• **PROMPT**:
Look at each line of the records and count those with "parts" in them. Please answer with the count alone.
━━━━
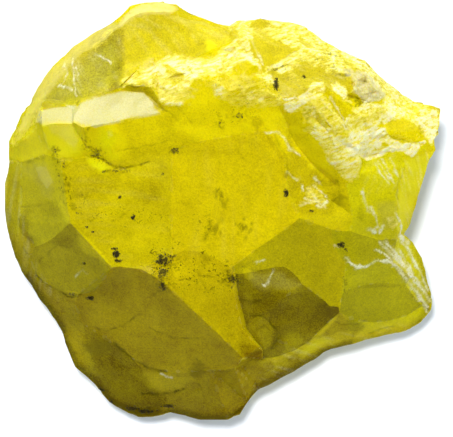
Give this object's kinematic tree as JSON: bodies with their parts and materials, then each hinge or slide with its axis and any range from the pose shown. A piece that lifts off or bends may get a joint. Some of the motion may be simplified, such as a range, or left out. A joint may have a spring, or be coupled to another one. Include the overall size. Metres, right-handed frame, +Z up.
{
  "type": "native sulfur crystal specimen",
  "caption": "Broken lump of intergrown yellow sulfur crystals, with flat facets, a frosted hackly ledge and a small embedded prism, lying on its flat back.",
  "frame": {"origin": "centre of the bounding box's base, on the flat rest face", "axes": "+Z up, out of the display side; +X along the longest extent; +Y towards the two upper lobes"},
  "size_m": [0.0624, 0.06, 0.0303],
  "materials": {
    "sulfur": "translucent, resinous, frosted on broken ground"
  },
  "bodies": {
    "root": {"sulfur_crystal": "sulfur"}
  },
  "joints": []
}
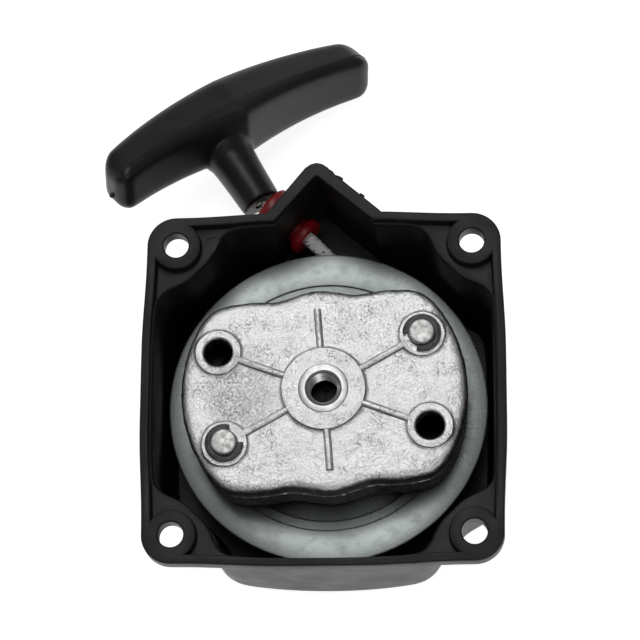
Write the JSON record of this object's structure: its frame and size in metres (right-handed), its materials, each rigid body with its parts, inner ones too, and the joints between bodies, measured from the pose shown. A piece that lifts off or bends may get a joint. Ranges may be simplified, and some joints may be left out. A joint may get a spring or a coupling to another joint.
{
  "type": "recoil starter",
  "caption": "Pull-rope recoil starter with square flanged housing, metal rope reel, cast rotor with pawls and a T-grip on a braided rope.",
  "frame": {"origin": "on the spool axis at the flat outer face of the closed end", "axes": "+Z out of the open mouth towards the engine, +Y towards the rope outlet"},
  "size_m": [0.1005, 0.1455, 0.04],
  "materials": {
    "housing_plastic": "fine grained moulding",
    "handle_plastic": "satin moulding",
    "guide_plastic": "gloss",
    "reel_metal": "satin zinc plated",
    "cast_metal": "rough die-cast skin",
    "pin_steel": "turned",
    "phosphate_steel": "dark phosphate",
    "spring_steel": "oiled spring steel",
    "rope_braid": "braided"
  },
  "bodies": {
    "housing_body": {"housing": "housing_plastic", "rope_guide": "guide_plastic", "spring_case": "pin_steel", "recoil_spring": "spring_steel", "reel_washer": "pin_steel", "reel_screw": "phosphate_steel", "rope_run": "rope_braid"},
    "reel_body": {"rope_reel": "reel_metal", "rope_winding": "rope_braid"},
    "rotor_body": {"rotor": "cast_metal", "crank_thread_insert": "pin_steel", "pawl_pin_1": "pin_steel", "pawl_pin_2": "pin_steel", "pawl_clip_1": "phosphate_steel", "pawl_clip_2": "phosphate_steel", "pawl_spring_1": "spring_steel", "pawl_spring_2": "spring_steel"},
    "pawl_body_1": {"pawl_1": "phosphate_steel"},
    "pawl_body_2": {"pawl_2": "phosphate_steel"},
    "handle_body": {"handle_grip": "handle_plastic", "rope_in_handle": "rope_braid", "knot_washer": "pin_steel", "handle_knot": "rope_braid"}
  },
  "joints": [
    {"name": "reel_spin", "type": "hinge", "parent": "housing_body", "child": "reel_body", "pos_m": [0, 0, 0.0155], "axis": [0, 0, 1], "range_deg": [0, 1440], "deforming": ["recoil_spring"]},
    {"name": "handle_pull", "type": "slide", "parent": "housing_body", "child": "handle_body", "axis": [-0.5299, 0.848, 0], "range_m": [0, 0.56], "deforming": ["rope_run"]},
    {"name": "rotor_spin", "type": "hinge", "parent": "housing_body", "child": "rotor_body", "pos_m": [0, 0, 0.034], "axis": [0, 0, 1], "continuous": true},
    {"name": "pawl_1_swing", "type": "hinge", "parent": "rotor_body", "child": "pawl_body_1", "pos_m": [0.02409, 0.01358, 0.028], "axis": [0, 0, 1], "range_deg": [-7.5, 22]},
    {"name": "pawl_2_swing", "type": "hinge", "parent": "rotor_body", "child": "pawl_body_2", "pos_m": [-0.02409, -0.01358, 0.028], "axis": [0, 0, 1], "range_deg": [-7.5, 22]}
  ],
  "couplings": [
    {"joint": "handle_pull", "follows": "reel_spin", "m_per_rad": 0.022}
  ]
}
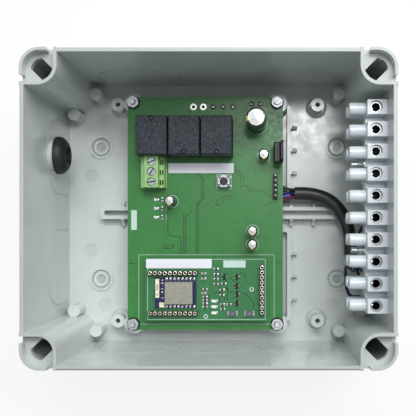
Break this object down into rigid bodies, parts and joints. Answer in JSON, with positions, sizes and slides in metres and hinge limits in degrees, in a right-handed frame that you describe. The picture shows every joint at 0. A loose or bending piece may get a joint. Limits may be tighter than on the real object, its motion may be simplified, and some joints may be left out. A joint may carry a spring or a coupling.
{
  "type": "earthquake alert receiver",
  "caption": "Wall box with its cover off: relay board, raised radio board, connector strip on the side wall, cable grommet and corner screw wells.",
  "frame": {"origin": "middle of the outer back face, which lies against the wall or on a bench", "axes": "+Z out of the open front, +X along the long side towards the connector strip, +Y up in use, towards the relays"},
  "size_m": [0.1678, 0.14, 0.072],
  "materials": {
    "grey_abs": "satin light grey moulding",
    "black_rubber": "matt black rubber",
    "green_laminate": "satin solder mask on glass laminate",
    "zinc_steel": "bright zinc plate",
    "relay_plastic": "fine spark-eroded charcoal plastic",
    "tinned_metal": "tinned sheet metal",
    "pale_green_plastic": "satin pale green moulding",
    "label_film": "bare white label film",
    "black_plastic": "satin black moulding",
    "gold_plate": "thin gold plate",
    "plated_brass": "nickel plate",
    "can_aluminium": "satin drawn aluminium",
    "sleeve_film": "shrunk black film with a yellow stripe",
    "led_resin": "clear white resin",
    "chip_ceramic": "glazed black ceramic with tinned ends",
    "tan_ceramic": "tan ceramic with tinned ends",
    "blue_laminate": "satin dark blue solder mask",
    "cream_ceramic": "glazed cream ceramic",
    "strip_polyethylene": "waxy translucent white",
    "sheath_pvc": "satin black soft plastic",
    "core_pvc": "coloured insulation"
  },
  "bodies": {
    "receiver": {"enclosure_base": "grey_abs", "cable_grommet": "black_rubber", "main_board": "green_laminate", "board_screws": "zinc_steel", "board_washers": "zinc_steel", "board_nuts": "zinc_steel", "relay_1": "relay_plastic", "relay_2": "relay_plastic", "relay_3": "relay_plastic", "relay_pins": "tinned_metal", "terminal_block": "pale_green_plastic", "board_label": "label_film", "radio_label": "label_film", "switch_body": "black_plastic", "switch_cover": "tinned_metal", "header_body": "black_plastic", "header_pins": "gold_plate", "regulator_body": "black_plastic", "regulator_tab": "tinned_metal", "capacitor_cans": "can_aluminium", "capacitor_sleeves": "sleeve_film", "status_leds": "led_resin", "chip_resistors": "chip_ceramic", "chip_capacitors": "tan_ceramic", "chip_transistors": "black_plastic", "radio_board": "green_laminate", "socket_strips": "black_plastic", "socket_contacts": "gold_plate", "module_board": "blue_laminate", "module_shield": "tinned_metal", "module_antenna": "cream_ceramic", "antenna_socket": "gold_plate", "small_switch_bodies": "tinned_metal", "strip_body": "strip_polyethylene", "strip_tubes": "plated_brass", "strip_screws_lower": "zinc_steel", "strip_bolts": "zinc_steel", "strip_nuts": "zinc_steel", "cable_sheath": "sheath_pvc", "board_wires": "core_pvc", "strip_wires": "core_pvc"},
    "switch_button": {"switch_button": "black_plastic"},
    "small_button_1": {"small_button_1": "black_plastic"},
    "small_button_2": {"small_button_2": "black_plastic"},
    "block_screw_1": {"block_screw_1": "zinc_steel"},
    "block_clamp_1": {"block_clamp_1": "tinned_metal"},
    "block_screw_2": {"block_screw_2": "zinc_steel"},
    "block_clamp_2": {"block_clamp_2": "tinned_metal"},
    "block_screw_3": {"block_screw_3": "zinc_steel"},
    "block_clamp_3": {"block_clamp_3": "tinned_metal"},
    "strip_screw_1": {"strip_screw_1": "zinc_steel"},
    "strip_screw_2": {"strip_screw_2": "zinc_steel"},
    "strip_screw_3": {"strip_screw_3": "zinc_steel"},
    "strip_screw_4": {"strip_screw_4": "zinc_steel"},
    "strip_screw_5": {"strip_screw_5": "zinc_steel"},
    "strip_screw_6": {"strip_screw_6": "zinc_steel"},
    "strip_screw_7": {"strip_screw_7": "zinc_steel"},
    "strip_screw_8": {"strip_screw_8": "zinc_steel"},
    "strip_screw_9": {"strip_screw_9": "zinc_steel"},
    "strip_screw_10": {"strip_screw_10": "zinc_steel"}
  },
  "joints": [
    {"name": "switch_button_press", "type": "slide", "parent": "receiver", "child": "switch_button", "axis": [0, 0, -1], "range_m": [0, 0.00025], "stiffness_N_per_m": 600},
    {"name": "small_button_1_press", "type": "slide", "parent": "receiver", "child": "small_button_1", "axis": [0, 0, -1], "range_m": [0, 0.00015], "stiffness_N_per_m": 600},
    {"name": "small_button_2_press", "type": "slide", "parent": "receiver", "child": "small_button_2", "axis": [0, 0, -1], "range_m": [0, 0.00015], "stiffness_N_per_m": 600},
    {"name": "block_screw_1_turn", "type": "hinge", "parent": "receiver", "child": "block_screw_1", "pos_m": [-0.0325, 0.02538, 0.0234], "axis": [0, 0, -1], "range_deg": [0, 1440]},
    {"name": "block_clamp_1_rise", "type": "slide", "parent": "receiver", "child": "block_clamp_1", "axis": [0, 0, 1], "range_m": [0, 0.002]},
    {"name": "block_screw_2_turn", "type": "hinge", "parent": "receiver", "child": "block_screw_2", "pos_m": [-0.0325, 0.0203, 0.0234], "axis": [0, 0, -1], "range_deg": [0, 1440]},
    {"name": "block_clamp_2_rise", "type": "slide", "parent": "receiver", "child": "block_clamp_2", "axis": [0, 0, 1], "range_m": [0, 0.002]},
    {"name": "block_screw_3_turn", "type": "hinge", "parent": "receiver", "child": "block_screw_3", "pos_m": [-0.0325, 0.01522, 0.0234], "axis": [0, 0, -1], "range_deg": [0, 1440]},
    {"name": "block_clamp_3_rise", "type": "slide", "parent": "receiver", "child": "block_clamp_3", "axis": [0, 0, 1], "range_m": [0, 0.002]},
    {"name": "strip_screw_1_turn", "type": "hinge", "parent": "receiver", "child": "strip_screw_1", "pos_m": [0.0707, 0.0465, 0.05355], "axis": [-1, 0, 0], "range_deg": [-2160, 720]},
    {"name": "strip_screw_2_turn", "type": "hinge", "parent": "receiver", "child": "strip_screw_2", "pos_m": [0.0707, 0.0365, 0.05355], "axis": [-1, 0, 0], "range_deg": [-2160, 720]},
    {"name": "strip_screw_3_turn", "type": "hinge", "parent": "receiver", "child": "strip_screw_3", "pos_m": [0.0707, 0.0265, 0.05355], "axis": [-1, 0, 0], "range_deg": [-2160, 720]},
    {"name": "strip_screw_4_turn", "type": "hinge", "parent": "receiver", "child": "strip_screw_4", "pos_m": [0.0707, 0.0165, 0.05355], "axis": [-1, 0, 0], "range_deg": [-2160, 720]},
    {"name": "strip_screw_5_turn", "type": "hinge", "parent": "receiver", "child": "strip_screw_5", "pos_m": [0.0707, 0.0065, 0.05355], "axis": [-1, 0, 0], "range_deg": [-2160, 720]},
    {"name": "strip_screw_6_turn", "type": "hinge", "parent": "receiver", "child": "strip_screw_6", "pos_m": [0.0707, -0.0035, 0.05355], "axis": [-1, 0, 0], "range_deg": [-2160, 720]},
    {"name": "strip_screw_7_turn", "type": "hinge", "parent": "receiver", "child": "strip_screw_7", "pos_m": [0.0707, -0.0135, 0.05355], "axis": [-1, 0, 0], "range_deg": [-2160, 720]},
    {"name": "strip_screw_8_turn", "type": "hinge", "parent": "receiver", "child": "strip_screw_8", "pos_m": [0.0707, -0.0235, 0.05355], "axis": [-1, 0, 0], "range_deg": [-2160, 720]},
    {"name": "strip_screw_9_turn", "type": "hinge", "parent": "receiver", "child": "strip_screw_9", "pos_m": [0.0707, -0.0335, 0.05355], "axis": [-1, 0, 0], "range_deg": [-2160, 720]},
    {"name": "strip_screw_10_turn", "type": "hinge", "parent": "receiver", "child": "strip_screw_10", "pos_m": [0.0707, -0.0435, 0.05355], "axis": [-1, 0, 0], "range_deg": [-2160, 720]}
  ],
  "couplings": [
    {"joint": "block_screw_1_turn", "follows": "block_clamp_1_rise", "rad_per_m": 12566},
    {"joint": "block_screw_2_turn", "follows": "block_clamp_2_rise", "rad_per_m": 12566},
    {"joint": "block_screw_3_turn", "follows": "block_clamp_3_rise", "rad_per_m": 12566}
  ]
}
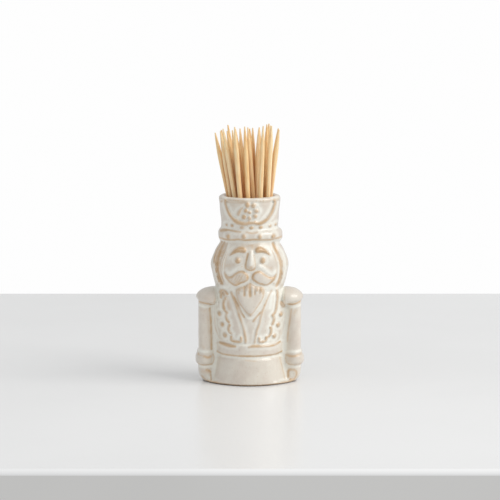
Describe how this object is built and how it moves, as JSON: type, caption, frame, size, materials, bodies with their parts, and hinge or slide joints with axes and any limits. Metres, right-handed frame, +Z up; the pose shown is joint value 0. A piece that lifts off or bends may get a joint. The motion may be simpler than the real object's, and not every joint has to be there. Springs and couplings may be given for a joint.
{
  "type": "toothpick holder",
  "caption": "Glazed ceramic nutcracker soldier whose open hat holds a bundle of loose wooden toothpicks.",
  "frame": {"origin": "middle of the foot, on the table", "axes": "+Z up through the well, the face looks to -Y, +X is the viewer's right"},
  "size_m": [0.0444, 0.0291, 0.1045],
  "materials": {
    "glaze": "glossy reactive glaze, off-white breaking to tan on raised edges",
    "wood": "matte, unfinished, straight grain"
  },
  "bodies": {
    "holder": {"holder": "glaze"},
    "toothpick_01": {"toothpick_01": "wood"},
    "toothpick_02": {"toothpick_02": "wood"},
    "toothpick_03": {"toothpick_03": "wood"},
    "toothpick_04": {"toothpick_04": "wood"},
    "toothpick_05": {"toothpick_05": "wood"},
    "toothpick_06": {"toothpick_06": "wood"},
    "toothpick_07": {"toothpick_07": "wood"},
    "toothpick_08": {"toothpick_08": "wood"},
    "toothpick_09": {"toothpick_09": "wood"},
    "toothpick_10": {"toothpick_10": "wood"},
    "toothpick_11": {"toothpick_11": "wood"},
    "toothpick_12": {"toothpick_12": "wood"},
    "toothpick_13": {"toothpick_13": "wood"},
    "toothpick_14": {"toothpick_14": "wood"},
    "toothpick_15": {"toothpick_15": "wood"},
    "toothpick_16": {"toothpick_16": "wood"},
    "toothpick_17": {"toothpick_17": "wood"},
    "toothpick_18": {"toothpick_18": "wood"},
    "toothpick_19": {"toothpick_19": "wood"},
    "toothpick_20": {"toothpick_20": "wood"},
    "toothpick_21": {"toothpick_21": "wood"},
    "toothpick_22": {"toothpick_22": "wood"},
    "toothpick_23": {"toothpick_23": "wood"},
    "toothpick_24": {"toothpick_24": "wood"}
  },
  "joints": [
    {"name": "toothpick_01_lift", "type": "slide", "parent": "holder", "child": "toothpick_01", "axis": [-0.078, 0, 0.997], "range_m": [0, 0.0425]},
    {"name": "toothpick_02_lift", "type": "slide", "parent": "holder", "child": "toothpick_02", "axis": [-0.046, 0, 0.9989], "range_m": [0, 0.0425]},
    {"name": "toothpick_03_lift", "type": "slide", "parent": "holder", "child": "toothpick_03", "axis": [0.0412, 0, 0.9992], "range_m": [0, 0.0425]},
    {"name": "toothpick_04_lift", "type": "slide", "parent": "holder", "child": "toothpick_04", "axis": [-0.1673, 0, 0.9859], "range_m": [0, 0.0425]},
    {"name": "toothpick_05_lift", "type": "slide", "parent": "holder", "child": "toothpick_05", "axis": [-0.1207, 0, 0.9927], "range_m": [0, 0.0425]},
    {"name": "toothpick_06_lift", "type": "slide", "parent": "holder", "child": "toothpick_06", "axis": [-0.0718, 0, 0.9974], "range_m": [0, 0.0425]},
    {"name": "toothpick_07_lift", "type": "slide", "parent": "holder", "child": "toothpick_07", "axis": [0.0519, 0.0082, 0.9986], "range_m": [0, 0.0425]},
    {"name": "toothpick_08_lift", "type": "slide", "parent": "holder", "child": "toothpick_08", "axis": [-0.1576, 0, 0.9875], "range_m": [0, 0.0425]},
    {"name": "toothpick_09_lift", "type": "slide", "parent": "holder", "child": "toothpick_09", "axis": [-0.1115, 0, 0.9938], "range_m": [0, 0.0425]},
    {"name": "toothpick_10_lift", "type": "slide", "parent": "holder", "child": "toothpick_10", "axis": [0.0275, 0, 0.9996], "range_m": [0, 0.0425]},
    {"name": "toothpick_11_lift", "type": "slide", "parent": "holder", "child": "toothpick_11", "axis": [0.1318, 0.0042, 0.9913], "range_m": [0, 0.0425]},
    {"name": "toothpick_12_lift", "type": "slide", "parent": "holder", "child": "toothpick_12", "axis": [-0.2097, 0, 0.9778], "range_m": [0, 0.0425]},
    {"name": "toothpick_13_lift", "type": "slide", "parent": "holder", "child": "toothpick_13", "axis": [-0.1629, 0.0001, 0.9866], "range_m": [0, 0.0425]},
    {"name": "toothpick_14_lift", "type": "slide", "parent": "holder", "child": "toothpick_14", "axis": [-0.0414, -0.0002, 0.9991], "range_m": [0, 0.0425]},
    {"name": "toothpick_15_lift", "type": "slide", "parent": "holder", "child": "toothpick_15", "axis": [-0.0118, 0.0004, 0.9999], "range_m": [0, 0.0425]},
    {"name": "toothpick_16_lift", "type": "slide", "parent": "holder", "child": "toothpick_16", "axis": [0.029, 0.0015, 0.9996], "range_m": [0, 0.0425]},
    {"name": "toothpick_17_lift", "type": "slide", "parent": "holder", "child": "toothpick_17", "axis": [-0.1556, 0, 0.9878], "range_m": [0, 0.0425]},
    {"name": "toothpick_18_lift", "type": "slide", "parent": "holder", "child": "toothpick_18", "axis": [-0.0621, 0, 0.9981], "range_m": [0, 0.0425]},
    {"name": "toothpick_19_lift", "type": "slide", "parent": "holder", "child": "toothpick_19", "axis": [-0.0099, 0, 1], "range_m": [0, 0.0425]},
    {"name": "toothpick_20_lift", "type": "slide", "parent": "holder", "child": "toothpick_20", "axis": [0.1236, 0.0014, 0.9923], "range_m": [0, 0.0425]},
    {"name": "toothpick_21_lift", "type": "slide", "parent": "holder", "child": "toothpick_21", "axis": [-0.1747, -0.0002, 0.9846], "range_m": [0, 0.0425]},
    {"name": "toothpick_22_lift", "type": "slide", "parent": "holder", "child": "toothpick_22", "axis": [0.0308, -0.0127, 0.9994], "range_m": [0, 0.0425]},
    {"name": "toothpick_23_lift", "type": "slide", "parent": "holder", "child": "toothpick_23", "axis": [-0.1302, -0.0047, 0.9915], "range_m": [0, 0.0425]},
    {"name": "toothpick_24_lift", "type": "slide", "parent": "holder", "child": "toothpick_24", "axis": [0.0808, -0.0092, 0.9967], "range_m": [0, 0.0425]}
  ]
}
━━━━
• **COMPLETED TASK**:
4